Una recente review della letteratura scientifica ha riassunto i risultati degli studi randomizzati e controllati condotti nell’ultimo decennio sugli effetti inibitori e analgesici della pianta
I pazienti che soffrono di malattie infiammatorie sono numerosi e si cercano composti alternativi che possano ridurne i sintomi, anche sfruttando le proprietà farmacologiche naturalmente presenti nel mondo vegetale. Nei rizomi dello zenzero ad esempio sono state identificate oltre 400 sostanze chimiche e molte di queste si sono dimostrate attive, intervenendo nei pathway biologici associati alle infiammazioni ed esercitando un’azione inibitoria. Un accurato esame della letteratura coordinato da Mariangela Rondanelli, professoressa in Scienze e tecniche dietetiche applicate all’Università di Pavia, riassume i risultati degli studi randomizzati e controllati condotti sul tema nell’ultimo decennio. È stata analizzata in particolare l’attività dello zenzero come analgesico per la dismenorrea, l’indolenzimento muscolare a insorgenza ritardata (Doms), l’artrosi, il mal di schiena cronico e l’emicrania.

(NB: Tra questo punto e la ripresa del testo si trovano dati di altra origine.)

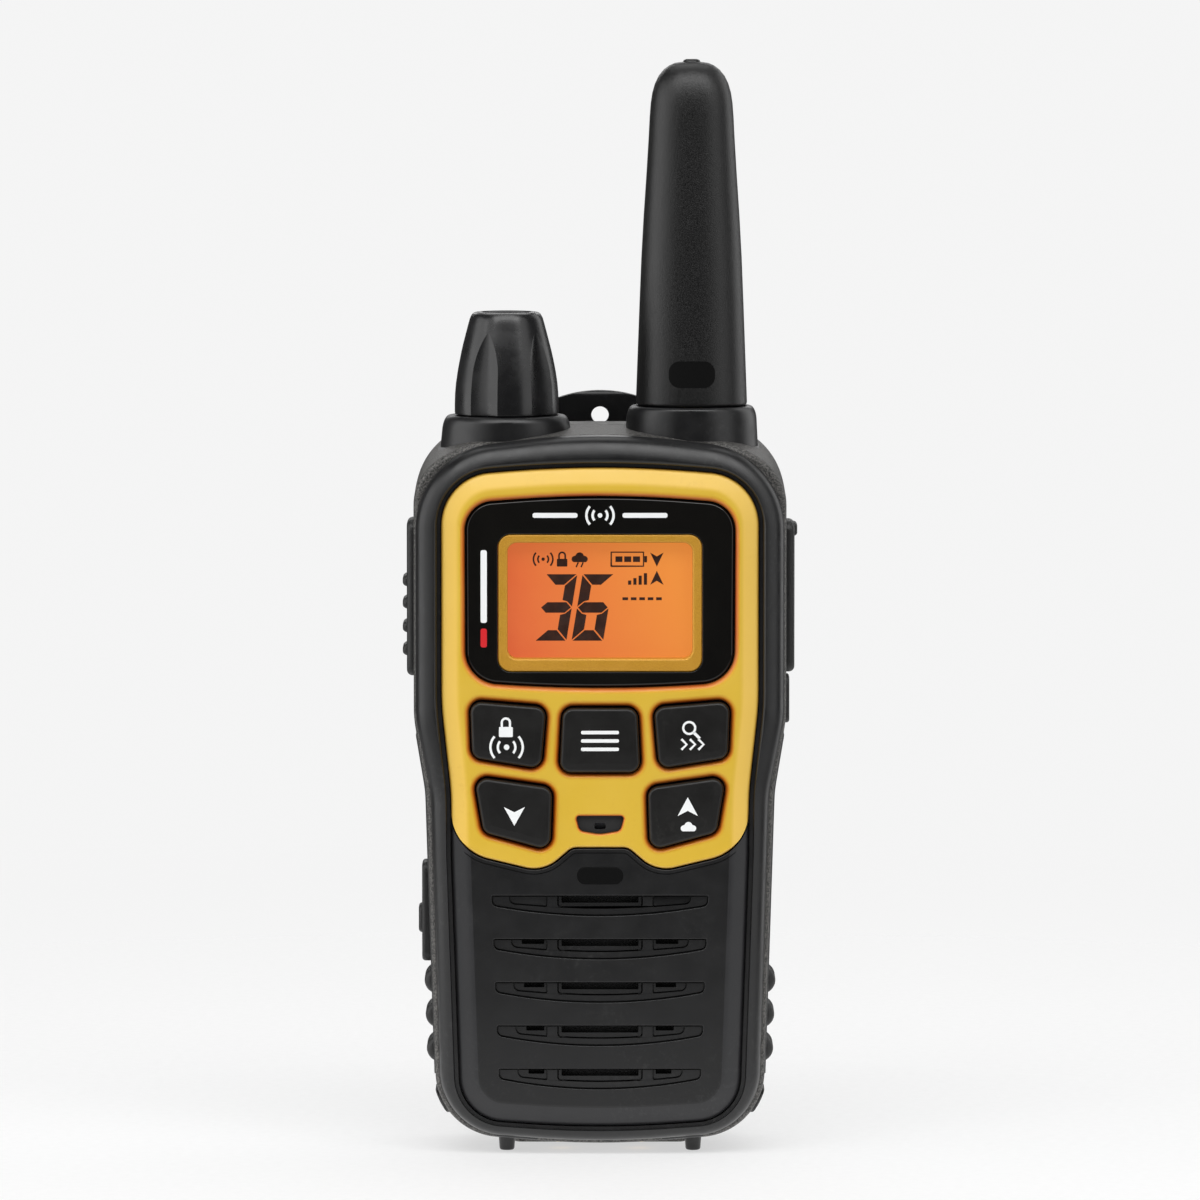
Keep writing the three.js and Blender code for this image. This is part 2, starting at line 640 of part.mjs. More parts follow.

Cosa è emerso dalla review
Per quanto riguarda la dismenorrea, gli autori della revisione hanno individuato sei studi in cui si è evidenziato un effetto promettente dello zenzero assunto per via orale. Quattro studi hanno invece suggerito una riduzione dell’infiammazione dopo la somministrazione orale e topica di zenzero in pazienti affetti da Doms. Nell’osteoartrosi di ginocchio, nove lavori sono stati concordi nell’affermare che l’uso orale e topico dello zenzero risulta efficace contro il dolore, mentre altri non hanno riscontrato differenze significative. Uno studio randomizzato controllato ne ha preso in esame l’uso nell’emicrania e ne ha riscontrato un’attività benefica. Infine, uno studio ha valutato gli effetti del massaggio svedese con olio aromatico allo zenzero, dimostrando anche in questo caso un’efficacia contro il mal di schiena. Risulta dunque evidente che ci troviamo di fronte a una sostanza sicura e promettente nella riduzione del dolore, anche se sono necessari ulteriori ricerche per creare un consenso sul dosaggio utile per una terapia a lungo termine.